JSON records of objects
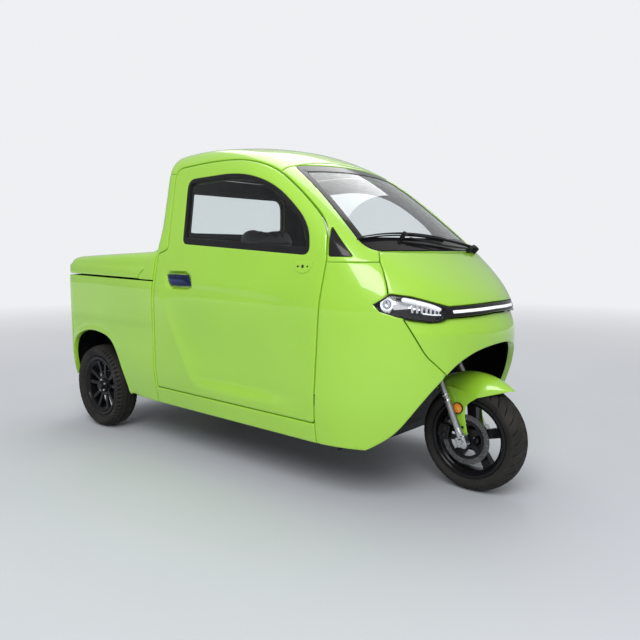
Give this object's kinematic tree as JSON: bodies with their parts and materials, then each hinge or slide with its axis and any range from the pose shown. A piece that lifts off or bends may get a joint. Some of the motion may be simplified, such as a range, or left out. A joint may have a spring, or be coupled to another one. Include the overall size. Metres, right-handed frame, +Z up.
{
  "type": "three wheeled electric pickup",
  "caption": "Compact enclosed pickup with a fork-steered front wheel, a rigid rear axle, hinged cab doors, a handlebar, and a covered cargo bed with a lifting lid.",
  "frame": {"origin": "on the ground under the middle of the car (bottom centre of its box)", "axes": "+X forward, +Y to the car's left, +Z up"},
  "size_m": [2.8, 1.2, 1.62],
  "materials": {
    "body_green": "gloss lime green paint",
    "glass": "dark tinted",
    "black_plastic": "black, fine grain",
    "black_gloss": "black gloss",
    "frame_black": "black chassis paint",
    "fork_silver": "satin",
    "steel": "brushed",
    "tyre_rubber": "black rubber",
    "rim_black": "gloss black alloy",
    "lamp_clear": "clear lamp cover over dark housing",
    "lamp_white": "white light strip",
    "lamp_red": "red lamp",
    "chrome": "dark chrome",
    "seat_vinyl": "black seat vinyl",
    "rubber": "black"
  },
  "bodies": {
    "body": {"battery_box": "black_plastic", "bed_deck": "black_plastic", "bed_side_left": "body_green", "bed_side_right": "body_green", "bonnet": "body_green", "cab_rear": "body_green", "cross_members": "frame_black", "dashboard": "black_plastic", "deck_strip": "body_green", "floor_pan": "frame_black", "frame_rails": "frame_black", "head_frame": "frame_black", "headlamps": "lamp_clear", "leaf_springs": "frame_black", "light_bar": "lamp_white", "nose_panel": "body_green", "quarter_trims": "black_gloss", "rear_axle": "frame_black", "rear_bumper": "frame_black", "rear_window": "glass", "roof": "body_green", "screen_frame": "body_green", "seat_back": "seat_vinyl", "seat_cushion": "seat_vinyl", "sills": "body_green", "tail_lamps": "lamp_red", "tail_panel": "body_green", "wheelhouse": "black_plastic", "windscreen": "glass", "wing_left": "body_green", "wing_right": "body_green"},
    "steering": {"fork_sliders": "fork_silver", "fork_yoke": "steel", "handlebar": "rubber", "front_fender": "body_green", "front_axle": "steel", "brake_caliper": "fork_silver"},
    "front_wheel": {"tyre_front": "tyre_rubber", "front_rim": "rim_black", "brake_disc": "steel"},
    "rear_wheel_right": {"tyre_rear_right": "tyre_rubber", "rim_rear_right": "rim_black"},
    "rear_wheel_left": {"tyre_rear_left": "tyre_rubber", "rim_rear_left": "rim_black"},
    "door_right": {"door_right": "body_green", "door_glass_right": "glass", "handle_right": "chrome"},
    "door_left": {"door_left": "body_green", "door_glass_left": "glass", "handle_left": "chrome"},
    "lid": {"lid": "body_green"}
  },
  "joints": [
    {"name": "steer", "type": "hinge", "parent": "body", "child": "steering", "pos_m": [1.12628, 0, 0.22721], "axis": [-0.4226, 0, 0.9063], "range_deg": [-35, 35]},
    {"name": "front_wheel_spin", "type": "hinge", "parent": "steering", "child": "front_wheel", "pos_m": [1.158, 0, 0.242], "axis": [0, 1, 0], "continuous": true},
    {"name": "rear_wheel_right_spin", "type": "hinge", "parent": "body", "child": "rear_wheel_right", "pos_m": [-1.05, -0.525, 0.248], "axis": [0, 1, 0], "continuous": true},
    {"name": "rear_wheel_left_spin", "type": "hinge", "parent": "body", "child": "rear_wheel_left", "pos_m": [-1.05, 0.525, 0.248], "axis": [0, 1, 0], "continuous": true},
    {"name": "door_right_swing", "type": "hinge", "parent": "body", "child": "door_right", "pos_m": [0.7246, -0.588, 0.48], "axis": [0.066, 0, 0.9978], "range_deg": [0, 65]},
    {"name": "door_left_swing", "type": "hinge", "parent": "body", "child": "door_left", "pos_m": [0.7246, 0.588, 0.48], "axis": [0.066, 0, 0.9978], "range_deg": [-65, 0]},
    {"name": "lid_lift", "type": "hinge", "parent": "body", "child": "lid", "pos_m": [-0.5606, 0, 1.07024], "axis": [0, 1, 0], "range_deg": [0, 70]}
  ]
}
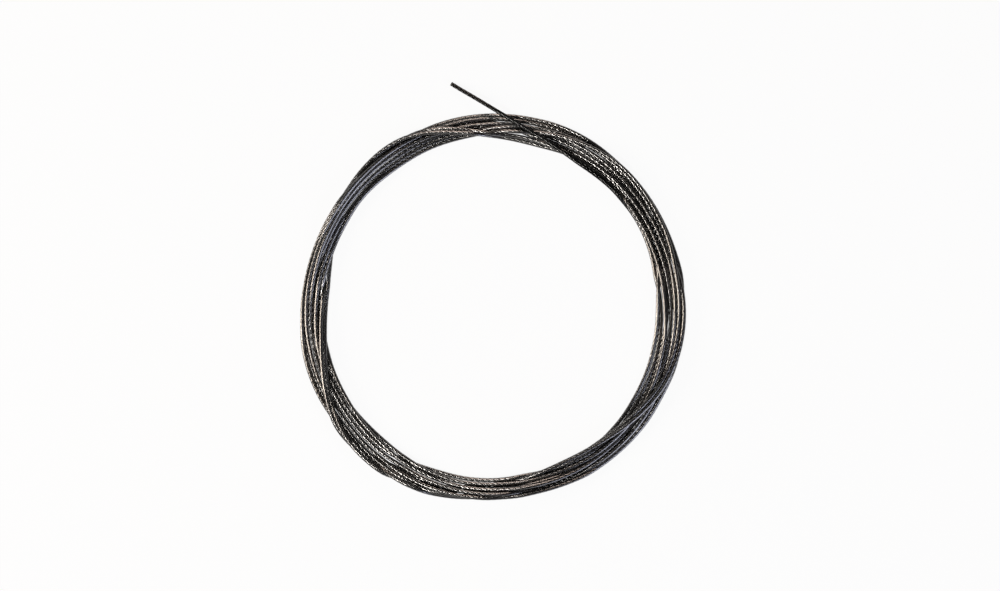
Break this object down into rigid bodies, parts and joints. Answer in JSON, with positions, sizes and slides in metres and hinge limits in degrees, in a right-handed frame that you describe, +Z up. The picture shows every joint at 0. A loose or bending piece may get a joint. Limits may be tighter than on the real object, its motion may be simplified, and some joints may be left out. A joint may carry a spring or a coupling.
{
  "type": "shift cable",
  "caption": "Stranded steel shift cable wound into a loose flat round coil, with one cut end crossing over the turns and standing out past them.",
  "frame": {"origin": "middle of the whole cable's footprint, on the surface that it lies on", "axes": "+Z up out of the coil's flat side, +Y towards the side where the cut end stands out, +X to the right of that"},
  "size_m": [0.1052, 0.1136, 0.0036],
  "materials": {
    "cable_steel": "drawn bare steel wires, stranded, with a bright sheen along each wire"
  },
  "bodies": {
    "root": {"coiled_turns": "cable_steel", "free_end": "cable_steel"}
  },
  "joints": []
}
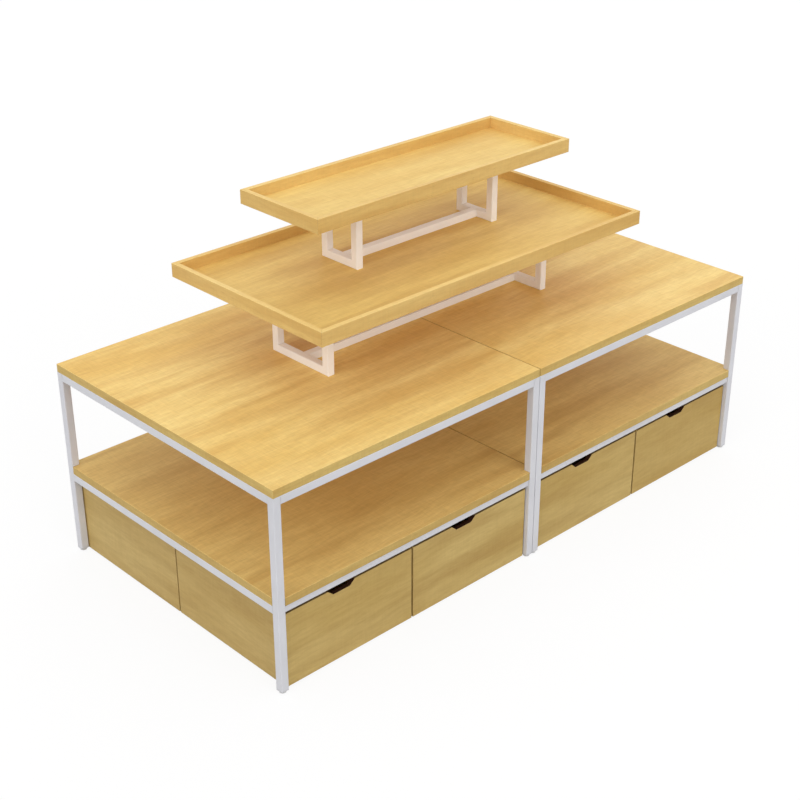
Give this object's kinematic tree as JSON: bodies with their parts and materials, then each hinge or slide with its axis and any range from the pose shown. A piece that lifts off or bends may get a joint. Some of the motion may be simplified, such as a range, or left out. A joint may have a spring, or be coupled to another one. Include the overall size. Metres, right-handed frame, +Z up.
{
  "type": "display table with drawers",
  "caption": "Long retail display table: welded steel frames, wooden tops and shelves, roll-out wooden boxes under the shelves and two stacked tray risers on top.",
  "frame": {"origin": "on the floor, in the middle of the table's length and depth", "axes": "+X along the table's long side to the right seen from the front, -Y to the front, +Z up"},
  "size_m": [2.402, 1.2, 1.343],
  "materials": {
    "frame_paint": "satin powder coat, cool white",
    "riser_paint": "satin powder coat, warm cream",
    "top_wood": "matt lacquered light maple veneer",
    "shelf_wood": "matt lacquered light maple veneer",
    "tray_wood": "matt lacquered light maple veneer",
    "rim_wood": "matt lacquered light maple",
    "box_front_wood": "matt lacquered light maple veneer",
    "box_wood": "matt lacquered light maple veneer",
    "plug_plastic": "moulded, fine grained",
    "foot_nylon": "moulded nylon",
    "zinc_steel": "zinc plated",
    "wheel_plastic": "moulded, smooth"
  },
  "bodies": {
    "table": {"left_legs": "frame_paint", "left_rails": "frame_paint", "left_top_board": "top_wood", "left_shelf_board": "shelf_wood", "right_legs": "frame_paint", "right_rails": "frame_paint", "right_top_board": "top_wood", "right_shelf_board": "shelf_wood", "leg_plugs": "plug_plastic", "levelling_feet": "foot_nylon", "board_screws": "zinc_steel", "link_bolts": "zinc_steel"},
    "drawer_1": {"drawer_1_front": "box_front_wood", "drawer_1_carcass": "box_wood", "drawer_1_casters": "zinc_steel"},
    "drawer_2": {"drawer_2_front": "box_front_wood", "drawer_2_carcass": "box_wood", "drawer_2_casters": "zinc_steel"},
    "drawer_3": {"drawer_3_front": "box_front_wood", "drawer_3_carcass": "box_wood", "drawer_3_casters": "zinc_steel"},
    "drawer_4": {"drawer_4_front": "box_front_wood", "drawer_4_carcass": "box_wood", "drawer_4_casters": "zinc_steel"},
    "drawer_5": {"drawer_5_front": "box_front_wood", "drawer_5_carcass": "box_wood", "drawer_5_casters": "zinc_steel"},
    "drawer_6": {"drawer_6_front": "box_front_wood", "drawer_6_carcass": "box_wood", "drawer_6_casters": "zinc_steel"},
    "drawer_7": {"drawer_7_front": "box_front_wood", "drawer_7_carcass": "box_wood", "drawer_7_casters": "zinc_steel"},
    "drawer_8": {"drawer_8_front": "box_front_wood", "drawer_8_carcass": "box_wood", "drawer_8_casters": "zinc_steel"},
    "drawer_1_front_wheels": {"drawer_1_front_wheels": "wheel_plastic"},
    "drawer_1_rear_wheels": {"drawer_1_rear_wheels": "wheel_plastic"},
    "drawer_2_front_wheels": {"drawer_2_front_wheels": "wheel_plastic"},
    "drawer_2_rear_wheels": {"drawer_2_rear_wheels": "wheel_plastic"},
    "drawer_3_front_wheels": {"drawer_3_front_wheels": "wheel_plastic"},
    "drawer_3_rear_wheels": {"drawer_3_rear_wheels": "wheel_plastic"},
    "drawer_4_front_wheels": {"drawer_4_front_wheels": "wheel_plastic"},
    "drawer_4_rear_wheels": {"drawer_4_rear_wheels": "wheel_plastic"},
    "drawer_5_front_wheels": {"drawer_5_front_wheels": "wheel_plastic"},
    "drawer_5_rear_wheels": {"drawer_5_rear_wheels": "wheel_plastic"},
    "drawer_6_front_wheels": {"drawer_6_front_wheels": "wheel_plastic"},
    "drawer_6_rear_wheels": {"drawer_6_rear_wheels": "wheel_plastic"},
    "drawer_7_front_wheels": {"drawer_7_front_wheels": "wheel_plastic"},
    "drawer_7_rear_wheels": {"drawer_7_rear_wheels": "wheel_plastic"},
    "drawer_8_front_wheels": {"drawer_8_front_wheels": "wheel_plastic"},
    "drawer_8_rear_wheels": {"drawer_8_rear_wheels": "wheel_plastic"},
    "middle_riser": {"middle_riser_frame": "riser_paint", "middle_tray_floor": "tray_wood", "middle_tray_rims": "rim_wood", "middle_tray_screws": "zinc_steel"},
    "top_riser": {"top_riser_frame": "riser_paint", "top_tray_floor": "tray_wood", "top_tray_rims": "rim_wood", "top_tray_screws": "zinc_steel"}
  },
  "joints": [
    {"name": "drawer_1_roll", "type": "slide", "parent": "table", "child": "drawer_1", "axis": [0, -1, 0], "range_m": [0, 0.6]},
    {"name": "drawer_2_roll", "type": "slide", "parent": "table", "child": "drawer_2", "axis": [0, -1, 0], "range_m": [0, 0.6]},
    {"name": "drawer_3_roll", "type": "slide", "parent": "table", "child": "drawer_3", "axis": [0, -1, 0], "range_m": [0, 0.6]},
    {"name": "drawer_4_roll", "type": "slide", "parent": "table", "child": "drawer_4", "axis": [0, -1, 0], "range_m": [0, 0.6]},
    {"name": "drawer_5_roll", "type": "slide", "parent": "table", "child": "drawer_5", "axis": [0, 1, 0], "range_m": [0, 0.6]},
    {"name": "drawer_6_roll", "type": "slide", "parent": "table", "child": "drawer_6", "axis": [0, 1, 0], "range_m": [0, 0.6]},
    {"name": "drawer_7_roll", "type": "slide", "parent": "table", "child": "drawer_7", "axis": [0, 1, 0], "range_m": [0, 0.6]},
    {"name": "drawer_8_roll", "type": "slide", "parent": "table", "child": "drawer_8", "axis": [0, 1, 0], "range_m": [0, 0.6]},
    {"name": "drawer_1_front_wheels_turn", "type": "hinge", "parent": "drawer_1", "child": "drawer_1_front_wheels", "pos_m": [-0.886, -0.513, 0.02], "axis": [1, 0, 0], "continuous": true},
    {"name": "drawer_1_rear_wheels_turn", "type": "hinge", "parent": "drawer_1", "child": "drawer_1_rear_wheels", "pos_m": [-0.886, -0.073, 0.02], "axis": [1, 0, 0], "continuous": true},
    {"name": "drawer_2_front_wheels_turn", "type": "hinge", "parent": "drawer_2", "child": "drawer_2_front_wheels", "pos_m": [-0.316, -0.513, 0.02], "axis": [1, 0, 0], "continuous": true},
    {"name": "drawer_2_rear_wheels_turn", "type": "hinge", "parent": "drawer_2", "child": "drawer_2_rear_wheels", "pos_m": [-0.316, -0.073, 0.02], "axis": [1, 0, 0], "continuous": true},
    {"name": "drawer_3_front_wheels_turn", "type": "hinge", "parent": "drawer_3", "child": "drawer_3_front_wheels", "pos_m": [0.316, -0.513, 0.02], "axis": [1, 0, 0], "continuous": true},
    {"name": "drawer_3_rear_wheels_turn", "type": "hinge", "parent": "drawer_3", "child": "drawer_3_rear_wheels", "pos_m": [0.316, -0.073, 0.02], "axis": [1, 0, 0], "continuous": true},
    {"name": "drawer_4_front_wheels_turn", "type": "hinge", "parent": "drawer_4", "child": "drawer_4_front_wheels", "pos_m": [0.886, -0.513, 0.02], "axis": [1, 0, 0], "continuous": true},
    {"name": "drawer_4_rear_wheels_turn", "type": "hinge", "parent": "drawer_4", "child": "drawer_4_rear_wheels", "pos_m": [0.886, -0.073, 0.02], "axis": [1, 0, 0], "continuous": true},
    {"name": "drawer_5_front_wheels_turn", "type": "hinge", "parent": "drawer_5", "child": "drawer_5_front_wheels", "pos_m": [-0.886, 0.513, 0.02], "axis": [1, 0, 0], "continuous": true},
    {"name": "drawer_5_rear_wheels_turn", "type": "hinge", "parent": "drawer_5", "child": "drawer_5_rear_wheels", "pos_m": [-0.886, 0.073, 0.02], "axis": [1, 0, 0], "continuous": true},
    {"name": "drawer_6_front_wheels_turn", "type": "hinge", "parent": "drawer_6", "child": "drawer_6_front_wheels", "pos_m": [-0.316, 0.513, 0.02], "axis": [1, 0, 0], "continuous": true},
    {"name": "drawer_6_rear_wheels_turn", "type": "hinge", "parent": "drawer_6", "child": "drawer_6_rear_wheels", "pos_m": [-0.316, 0.073, 0.02], "axis": [1, 0, 0], "continuous": true},
    {"name": "drawer_7_front_wheels_turn", "type": "hinge", "parent": "drawer_7", "child": "drawer_7_front_wheels", "pos_m": [0.316, 0.513, 0.02], "axis": [1, 0, 0], "continuous": true},
    {"name": "drawer_7_rear_wheels_turn", "type": "hinge", "parent": "drawer_7", "child": "drawer_7_rear_wheels", "pos_m": [0.316, 0.073, 0.02], "axis": [1, 0, 0], "continuous": true},
    {"name": "drawer_8_front_wheels_turn", "type": "hinge", "parent": "drawer_8", "child": "drawer_8_front_wheels", "pos_m": [0.886, 0.513, 0.02], "axis": [1, 0, 0], "continuous": true},
    {"name": "drawer_8_rear_wheels_turn", "type": "hinge", "parent": "drawer_8", "child": "drawer_8_rear_wheels", "pos_m": [0.886, 0.073, 0.02], "axis": [1, 0, 0], "continuous": true},
    {"name": "middle_riser_lift", "type": "slide", "parent": "table", "child": "middle_riser", "axis": [0, 0, 1], "range_m": [0, 0.2]},
    {"name": "top_riser_lift", "type": "slide", "parent": "middle_riser", "child": "top_riser", "axis": [0, 0, 1], "range_m": [0, 0.2]}
  ],
  "couplings": [
    {"joint": "drawer_1_front_wheels_turn", "follows": "drawer_1_roll", "rad_per_m": 50},
    {"joint": "drawer_1_rear_wheels_turn", "follows": "drawer_1_roll", "rad_per_m": 50},
    {"joint": "drawer_2_front_wheels_turn", "follows": "drawer_2_roll", "rad_per_m": 50},
    {"joint": "drawer_2_rear_wheels_turn", "follows": "drawer_2_roll", "rad_per_m": 50},
    {"joint": "drawer_3_front_wheels_turn", "follows": "drawer_3_roll", "rad_per_m": 50},
    {"joint": "drawer_3_rear_wheels_turn", "follows": "drawer_3_roll", "rad_per_m": 50},
    {"joint": "drawer_4_front_wheels_turn", "follows": "drawer_4_roll", "rad_per_m": 50},
    {"joint": "drawer_4_rear_wheels_turn", "follows": "drawer_4_roll", "rad_per_m": 50},
    {"joint": "drawer_5_front_wheels_turn", "follows": "drawer_5_roll", "rad_per_m": -50},
    {"joint": "drawer_5_rear_wheels_turn", "follows": "drawer_5_roll", "rad_per_m": -50},
    {"joint": "drawer_6_front_wheels_turn", "follows": "drawer_6_roll", "rad_per_m": -50},
    {"joint": "drawer_6_rear_wheels_turn", "follows": "drawer_6_roll", "rad_per_m": -50},
    {"joint": "drawer_7_front_wheels_turn", "follows": "drawer_7_roll", "rad_per_m": -50},
    {"joint": "drawer_7_rear_wheels_turn", "follows": "drawer_7_roll", "rad_per_m": -50},
    {"joint": "drawer_8_front_wheels_turn", "follows": "drawer_8_roll", "rad_per_m": -50},
    {"joint": "drawer_8_rear_wheels_turn", "follows": "drawer_8_roll", "rad_per_m": -50}
  ]
}
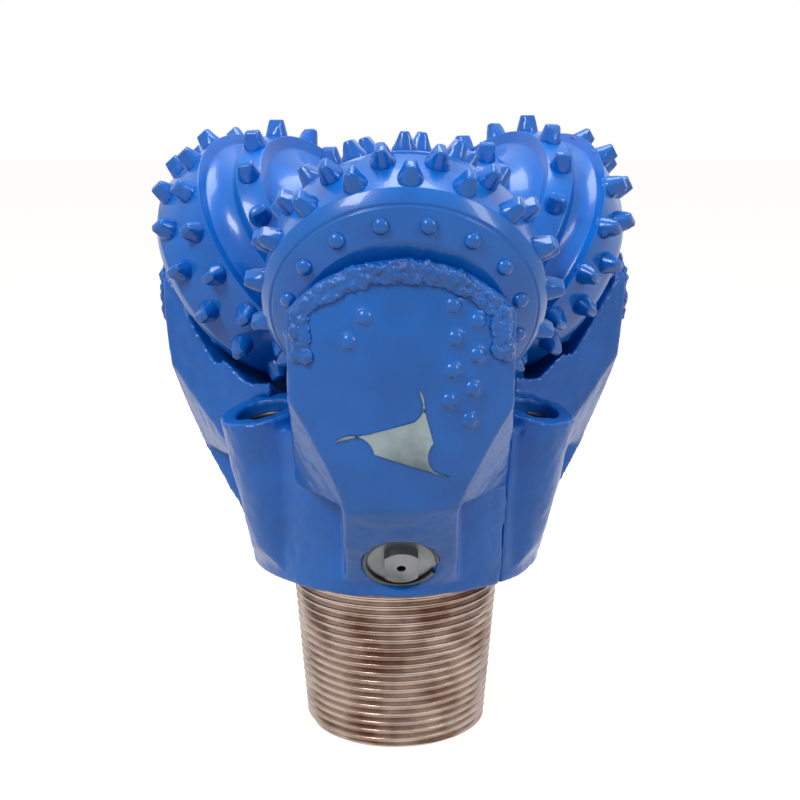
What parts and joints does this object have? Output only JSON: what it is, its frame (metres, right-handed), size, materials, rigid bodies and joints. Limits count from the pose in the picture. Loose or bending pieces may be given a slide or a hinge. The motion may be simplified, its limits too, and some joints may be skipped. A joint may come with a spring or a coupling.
{
  "type": "tricone rock bit",
  "caption": "Rotary drill bit with toothed rolling cones on a forged body, sealed bearings and a tapered threaded pin; it stands on the pin with the cones at the top.",
  "frame": {"origin": "on the bit's axis, at the centre of the pin's end face", "axes": "+Z along the bit's axis from the pin to the cones, -Y towards leg 1"},
  "size_m": [0.3452, 0.3326, 0.4433],
  "materials": {
    "blue_paint": "semi gloss blue enamel over forged and machined steel",
    "blue_paint_gloss": "gloss blue enamel over turned steel",
    "painted_carbide": "gloss blue enamel over carbide",
    "hard_metal": "rough weld bead under blue enamel",
    "turned_steel": "turned, bare, lightly oiled",
    "tungsten_carbide": "sintered and ground",
    "bright_steel": "zinc plated",
    "spring_steel": "oiled",
    "bearing_steel": "ground",
    "bronze": "turned",
    "rubber": "matt",
    "brushed_plate": "brushed, bare"
  },
  "bodies": {
    "bit_body": {"leg_1": "blue_paint", "leg_buttons_1": "painted_carbide", "ball_plug_1": "blue_paint", "hard_metal_bead_1": "hard_metal", "nozzle_1": "tungsten_carbide", "nozzle_seal_1": "rubber", "nozzle_retainer_1": "spring_steel", "reservoir_cup_1": "bearing_steel", "diaphragm_1": "rubber", "reservoir_cap_1": "bright_steel", "cap_snap_ring_1": "spring_steel", "seal_ring_1": "rubber", "leg_2": "blue_paint", "leg_buttons_2": "painted_carbide", "ball_plug_2": "blue_paint", "hard_metal_bead_2": "hard_metal", "nozzle_2": "tungsten_carbide", "nozzle_seal_2": "rubber", "nozzle_retainer_2": "spring_steel", "reservoir_cup_2": "bearing_steel", "diaphragm_2": "rubber", "reservoir_cap_2": "bright_steel", "cap_snap_ring_2": "spring_steel", "seal_ring_2": "rubber", "leg_3": "blue_paint", "leg_buttons_3": "painted_carbide", "ball_plug_3": "blue_paint", "hard_metal_bead_3": "hard_metal", "nozzle_3": "tungsten_carbide", "nozzle_seal_3": "rubber", "nozzle_retainer_3": "spring_steel", "reservoir_cup_3": "bearing_steel", "diaphragm_3": "rubber", "reservoir_cap_3": "bright_steel", "cap_snap_ring_3": "spring_steel", "seal_ring_3": "rubber", "pin": "turned_steel", "face_plate": "brushed_plate"},
    "cone_body_1": {"cone_1": "blue_paint_gloss", "gauge_inserts_1": "painted_carbide", "inner_inserts_1": "painted_carbide", "heel_inserts_1": "painted_carbide", "pilot_bushing_1": "bronze"},
    "rolling_set_1": {"rollers_1": "bearing_steel", "balls_1": "bearing_steel"},
    "cone_body_2": {"cone_2": "blue_paint_gloss", "gauge_inserts_2": "painted_carbide", "inner_inserts_2": "painted_carbide", "heel_inserts_2": "painted_carbide", "pilot_bushing_2": "bronze"},
    "rolling_set_2": {"rollers_2": "bearing_steel", "balls_2": "bearing_steel"},
    "cone_body_3": {"cone_3": "blue_paint_gloss", "gauge_inserts_3": "painted_carbide", "inner_inserts_3": "painted_carbide", "heel_inserts_3": "painted_carbide", "pilot_bushing_3": "bronze"},
    "rolling_set_3": {"rollers_3": "bearing_steel", "balls_3": "bearing_steel"}
  },
  "joints": [
    {"name": "cone_spin_1", "type": "hinge", "parent": "bit_body", "child": "cone_body_1", "pos_m": [0.006, -0.08776, 0.34835], "axis": [0, -0.8358, -0.549], "continuous": true},
    {"name": "rolling_spin_1", "type": "hinge", "parent": "bit_body", "child": "rolling_set_1", "pos_m": [0.006, -0.08776, 0.34835], "axis": [0, -0.8358, -0.549], "continuous": true},
    {"name": "cone_spin_2", "type": "hinge", "parent": "bit_body", "child": "cone_body_2", "pos_m": [0.073, 0.04908, 0.34835], "axis": [0.7238, 0.4179, -0.549], "continuous": true},
    {"name": "rolling_spin_2", "type": "hinge", "parent": "bit_body", "child": "rolling_set_2", "pos_m": [0.073, 0.04908, 0.34835], "axis": [0.7238, 0.4179, -0.549], "continuous": true},
    {"name": "cone_spin_3", "type": "hinge", "parent": "bit_body", "child": "cone_body_3", "pos_m": [-0.079, 0.03868, 0.34835], "axis": [-0.7238, 0.4179, -0.549], "continuous": true},
    {"name": "rolling_spin_3", "type": "hinge", "parent": "bit_body", "child": "rolling_set_3", "pos_m": [-0.079, 0.03868, 0.34835], "axis": [-0.7238, 0.4179, -0.549], "continuous": true}
  ],
  "couplings": [
    {"joint": "rolling_spin_1", "follows": "cone_spin_1", "ratio": 0.5625},
    {"joint": "rolling_spin_2", "follows": "cone_spin_2", "ratio": 0.5625},
    {"joint": "rolling_spin_3", "follows": "cone_spin_3", "ratio": 0.5625}
  ]
}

### REQUIRED TASK
Identify each line containing the string "parts" and copy it out.

### ANSWER FOR THE TASK
Give this object's kinematic tree as JSON: bodies with their parts and materials, then each hinge or slide with its axis and any range from the pose shown. A piece that lifts off or bends may get a joint. Some of the motion may be simplified, such as a range, or left out. A joint may have a spring, or be coupled to another one. Include the overall size. Metres, right-handed frame, +Z up.
Break this object down into rigid bodies, parts and joints. Answer in JSON, with positions, sizes and slides in metres and hinge limits in degrees, in a right-handed frame that you describe, +Z up. The picture shows every joint at 0. A loose or bending piece may get a joint. Limits may be tighter than on the real object, its motion may be simplified, and some joints may be left out. A joint may carry a spring or a coupling.
Give this object's kinematic tree as JSON: bodies with their parts and materials, then each hinge or slide with its axis and any range from the pose shown. A piece that lifts off or bends may get a joint. Some of the motion may be simplified, such as a range, or left out. A joint may have a spring, or be coupled to another one. Include the overall size. Metres, right-handed frame, +Z up.
What parts and joints does this object have? Output only JSON: what it is, its frame (metres, right-handed), size, materials, rigid bodies and joints. Limits count from the pose in the picture. Loose or bending pieces may be given a slide or a hinge. The motion may be simplified, its limits too, and some joints may be skipped. A joint may come with a spring or a coupling.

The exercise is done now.